Harvey Weinstein begged top Hollywood CEOs and entrepreneurs for their last-minute support in a “desperate” email that he sent shortly before he was fired amid the growing list of sexual harassment accusations against him, according to a report out Monday.
Media strategist at Eldridge Industries LLC, the holding company for The Hollywood Reporter-Billboard Media Group, Janice Min, took to Twitter on Monday to post the email in which the movie mogul pleaded for support from “the industry.”
"Just give me the time to have therapy. Do not let me be fired. If the industry supports me, that is all I need.”
“My board is thinking of firing me. All I’m asking, is let me take a leave of absence and get into heavy therapy and counseling. Whether it be in a facility or somewhere else, allow me to resurrect myself with a second chance. A lot of the allegations are false as you know but given therapy and counseling as other people have done, I think I’d be able to get there,” the letter began, according to Min. “I could really use your support or just your honesty if you can’t support me.”
Hollywood “power players” including the onetime Disney boss and Dreamworks co-founder Jeffrey Katzenberg and NBCUniversal Vice Chairman Ron Meyer refused to help, Min added.
Weinstein’s letter continued: “But if you can, I need you to send a letter to my private email address. The letter would only go to the board and no one else. We believe what the board is trying to do is not only wrong but might be illegal and would destroy the company. If you could write this letter backing me, getting me the help and time away I need, and also stating your opposition to the board firing me, it would help a lot. I am desperate for your help. Just give me the time to have therapy. Do not let me be fired. If the industry supports me, that is all I need.”
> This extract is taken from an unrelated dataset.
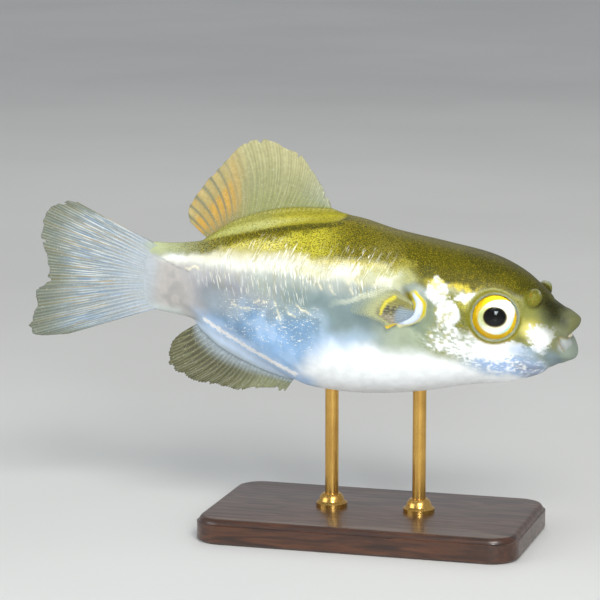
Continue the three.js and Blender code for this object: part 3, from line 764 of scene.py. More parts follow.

Weinstein added, “With all due respect, I need the letter today.”
Min said the letter was read to her by a “disgusted” male recipient.
The plea for support didn’t seem to help. The Weinstein Company film studio announced Sunday that its directors fired Weinstein after the New York Times reported he settled sexual harassment lawsuits with at least eight women.
"In light of new information about misconduct by Harvey Weinstein that has emerged in the past few days, the directors of The Weinstein Company - Robert Weinstein, Lance Maerov, Richard Koenigsberg and Tarak Ben Ammar - have determined, and have informed Harvey Weinstein, that his employment with The Weinstein Company is terminated, effective immediately," the company's board of representatives said in a statement given to Fox News.
Weinstein's alleged inappropriate behavior with women in the last 30 years was detailed in the bombshell Times report published Thursday. Since the initial report, other women have come forward with similar accusations.
Harvey Weinstein on Thursday issued a lengthy statement that acknowledged that, "a lot of pain," was caused.
“I came of age in the 60’s and 70’s, when all the rules about behavior and workplaces were different. That was the culture then. I have since learned it’s not an excuse, in the office – or out of it. To anyone. I realized some time ago that I needed to be a better person and my interactions with the people I work with have changed. I appreciate the way I’ve behaved with colleagues in the past has caused a lot of pain, and I sincerely apologize for it…”
Weinstein and his legal team have also have criticized the New York Times' report in statements and interviews. They also announced in the days after that he was intending to file a lawsuit against the newspaper for $50 million in damages.
Meanwhile, a former Times reporter claims she had dirt on Weinstein back in 2004 but the story was spiked by editors.